Did you tell yourself tomorrow?
Did you cry?
And are you dressed in hesitation
when you tell yourself that everything’s alright?

Cause I see a distance in your smile
And what your Mondays have become
could be the rest of your life
Desdemona, you’re not dead yet
No it’s not wrong
If you want everything in life under the sun
Under the sun*

It hit me like a brick to the head. I had to sit down and listen. These words weren’t just to a friend who was in despair over her choices, this was a plea for her to break free. Desdemona was me.
‘Cause everybody’s out there killing time
And I will be damned to let you stand here killing mine.
Don’t you know we’re gonna change a whole world today
We stop waiting on the world to change*
We always think that something is going to shift for us next year, in five years, in ten. One day, something will change. We sit back and wait until that happens. But we have to step into the moment and change the world instead of waiting for it to change for us.

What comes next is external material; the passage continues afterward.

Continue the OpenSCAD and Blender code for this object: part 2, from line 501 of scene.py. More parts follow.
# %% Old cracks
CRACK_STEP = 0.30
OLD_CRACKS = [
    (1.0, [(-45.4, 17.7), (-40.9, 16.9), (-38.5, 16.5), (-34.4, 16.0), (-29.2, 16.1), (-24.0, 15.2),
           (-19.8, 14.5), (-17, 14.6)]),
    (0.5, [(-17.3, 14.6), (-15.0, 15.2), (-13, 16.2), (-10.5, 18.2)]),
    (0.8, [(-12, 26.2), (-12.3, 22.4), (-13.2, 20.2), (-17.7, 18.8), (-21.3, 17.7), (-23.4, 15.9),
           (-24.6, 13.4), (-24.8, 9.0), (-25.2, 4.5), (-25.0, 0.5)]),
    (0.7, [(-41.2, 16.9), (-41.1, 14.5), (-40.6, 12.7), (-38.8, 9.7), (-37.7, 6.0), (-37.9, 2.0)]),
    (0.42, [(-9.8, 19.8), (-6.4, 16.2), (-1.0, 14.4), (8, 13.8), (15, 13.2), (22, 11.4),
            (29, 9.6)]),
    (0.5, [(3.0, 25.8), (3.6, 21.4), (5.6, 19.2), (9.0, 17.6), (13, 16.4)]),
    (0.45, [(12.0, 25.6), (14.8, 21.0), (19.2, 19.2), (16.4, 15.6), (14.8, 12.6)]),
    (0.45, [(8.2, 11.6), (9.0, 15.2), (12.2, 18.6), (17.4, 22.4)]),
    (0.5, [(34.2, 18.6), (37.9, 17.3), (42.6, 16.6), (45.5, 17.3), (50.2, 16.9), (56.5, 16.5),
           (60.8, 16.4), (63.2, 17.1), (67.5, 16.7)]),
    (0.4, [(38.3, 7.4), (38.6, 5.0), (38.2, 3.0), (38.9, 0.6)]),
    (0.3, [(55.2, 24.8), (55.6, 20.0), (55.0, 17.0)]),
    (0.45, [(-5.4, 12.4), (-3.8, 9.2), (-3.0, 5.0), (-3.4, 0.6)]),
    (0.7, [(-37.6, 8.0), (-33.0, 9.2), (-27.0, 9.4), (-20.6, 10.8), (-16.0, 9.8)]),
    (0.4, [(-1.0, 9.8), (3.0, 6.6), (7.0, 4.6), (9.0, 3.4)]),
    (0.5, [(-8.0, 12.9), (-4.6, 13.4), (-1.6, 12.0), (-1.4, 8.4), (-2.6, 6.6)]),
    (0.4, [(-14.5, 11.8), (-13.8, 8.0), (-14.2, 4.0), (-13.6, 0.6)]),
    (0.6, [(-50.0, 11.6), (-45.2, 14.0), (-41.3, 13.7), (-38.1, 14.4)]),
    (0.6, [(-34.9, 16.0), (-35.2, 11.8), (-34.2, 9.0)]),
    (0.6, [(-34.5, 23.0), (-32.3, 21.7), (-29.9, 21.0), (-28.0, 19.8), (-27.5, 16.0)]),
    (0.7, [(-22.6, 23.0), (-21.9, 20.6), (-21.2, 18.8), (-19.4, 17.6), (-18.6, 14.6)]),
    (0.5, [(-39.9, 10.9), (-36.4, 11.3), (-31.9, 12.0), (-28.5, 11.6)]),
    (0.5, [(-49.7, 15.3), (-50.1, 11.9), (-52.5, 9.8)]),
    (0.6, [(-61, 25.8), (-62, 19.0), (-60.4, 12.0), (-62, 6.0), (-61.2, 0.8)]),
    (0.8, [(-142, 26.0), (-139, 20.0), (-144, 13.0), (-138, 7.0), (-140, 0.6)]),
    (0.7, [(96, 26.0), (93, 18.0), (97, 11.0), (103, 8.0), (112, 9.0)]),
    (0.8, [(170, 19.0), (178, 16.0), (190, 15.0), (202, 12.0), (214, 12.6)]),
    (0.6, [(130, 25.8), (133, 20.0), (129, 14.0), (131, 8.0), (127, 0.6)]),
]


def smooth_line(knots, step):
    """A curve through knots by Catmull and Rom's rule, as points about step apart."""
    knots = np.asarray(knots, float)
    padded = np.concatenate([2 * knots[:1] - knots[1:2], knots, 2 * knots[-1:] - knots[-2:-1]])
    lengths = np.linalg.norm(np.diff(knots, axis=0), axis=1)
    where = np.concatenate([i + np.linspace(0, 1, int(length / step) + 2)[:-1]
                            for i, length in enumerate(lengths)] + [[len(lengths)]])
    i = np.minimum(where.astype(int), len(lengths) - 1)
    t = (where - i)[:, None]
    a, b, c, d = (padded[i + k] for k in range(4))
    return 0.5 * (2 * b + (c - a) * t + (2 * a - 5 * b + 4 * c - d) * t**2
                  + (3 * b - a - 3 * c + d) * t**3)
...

Desdemona, we are not so very different
Do you see?
And at the moment braver still
Than what our minds let us believe*
The mind is a strong force. We have the power to break through and build the road to a happier world in our lives – to get up every morning and love what we do. You can apply the mind toward positive open possibilities, or you can allow the fat lard of doubt stifle us.   Even George Harrison wrote:
Watch out now,
Take care, beware of the thoughts that linger,
Winding up inside your head,
The hopeless surrounds you in the dead of night,
Beware of Darkness.**
Our minds should be refocused to harness the things you want to bring into your life. Freedom. Creating. Giving back. Helping others find their way.
Back to “Desdemona”:
Even the walls that will surround you
Somehow steady by your very own hands
I don’t know just how to change you
All I know is how to tell you that you can*
We do it to ourselves. We create the barriers, believing in struggle and work we hate to get by. Letting fear give us the false sense of purpose and survival.  There are people who wake up every day and don’t go to a job. Their minds are programmed to create, allowing their survival to be dependent on music or words or helping others in a particular field. You can change. I can change.

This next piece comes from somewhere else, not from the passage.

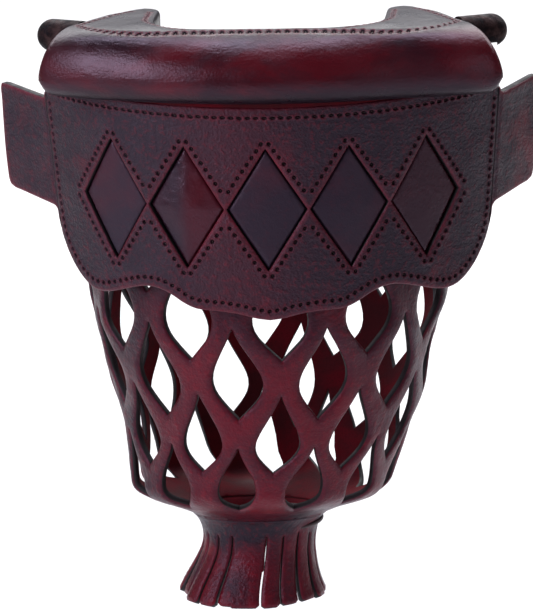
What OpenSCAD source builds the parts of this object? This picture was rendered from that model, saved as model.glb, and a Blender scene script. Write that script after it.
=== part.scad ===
// Corner drop pocket for a billiard table: a leather-covered iron horseshoe,
// a sewn shield with two nailing wings, and a slit-leather ball net with a fringe.
// Millimetres. +Z up, +X to the right seen from the front, +Y towards the table.
// The shapes are drawn in the pocket's own layout, which has its zero on the symmetry
// plane, at the shield's front face and the middle of the diamonds. in_row() then moves
// them so that the origin is midway between the two rail bolts, at their seats.

/* [Pad] */
// Width of the padded rail between its front corners
pad_w = 204.4; // [201:0.2:208]
// Height of the top face above the middle of the diamonds
pad_top_z = 80; // [79:0.5:81]
// Radius of the front edge, seen from above
front_r = 163; // [160:1:170]
// How far the roll stands proud of the shield at its middle
roll_proud = 16; // [14:0.5:17]
// Radius of the roll above its widest line
roll_top_r = 20; // [19:0.5:21]
// Radius of the roll below its widest line
roll_bottom_r = 11; // [10:0.5:11]
// Angle between an end face and the front plane
face_angle = 60; // [58:1:62]
// Width of the throat between the two horns
throat_w = 104; // [100:1:106]
// Radius of the throat's two front corners
throat_corner_r = 28; // [26:1:30]
// Radius of the rounded tip of each horn
nose_r = 9; // [8.5:0.1:9.5]
// Thickness of the cover leathers
cover_t = 2.8; // [2.4:0.1:3]
// Thickness of the felt between leather and iron
felt_t = 3.5; // [3:0.1:4]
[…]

Cause I’ll never tell you how to live
But you keep on telling me
That’s just the way it is
Desdemona more then anything I know
Never tell yourself that’s just the way it goes
I know it goes
But what do I know*
We don’t want to preach this mindset to those who aren’t used to it.  But it’s worth telling a human in pain that there is a way out. It’s like Dorothy in the Wizard of Oz.  Our happiness (or “home”) is one thought away.  We can change. We shouldn’t settle for the path fear leads us through.  It’s not the way it goes.
Tim Warren, one of the writers of this song, speaks of how he wrote it for his older sister, whom he saw as his hero. He found her crying late one Sunday over having to go back to the reality of her job on Monday. Meanwhile, he was free doing what he loves – creating, playing music, recording, traveling and performing. It broke him to see his sister devise a hard worn path to the same routine, when in contrast, he could wake up every day and live his passion.
I can only offer this to people like me – who are writers and artists in their own right – to change you mind about life. I’m working on it everyday, shedding my “Desdemona”.
But what do I know?  I’m learning it these days.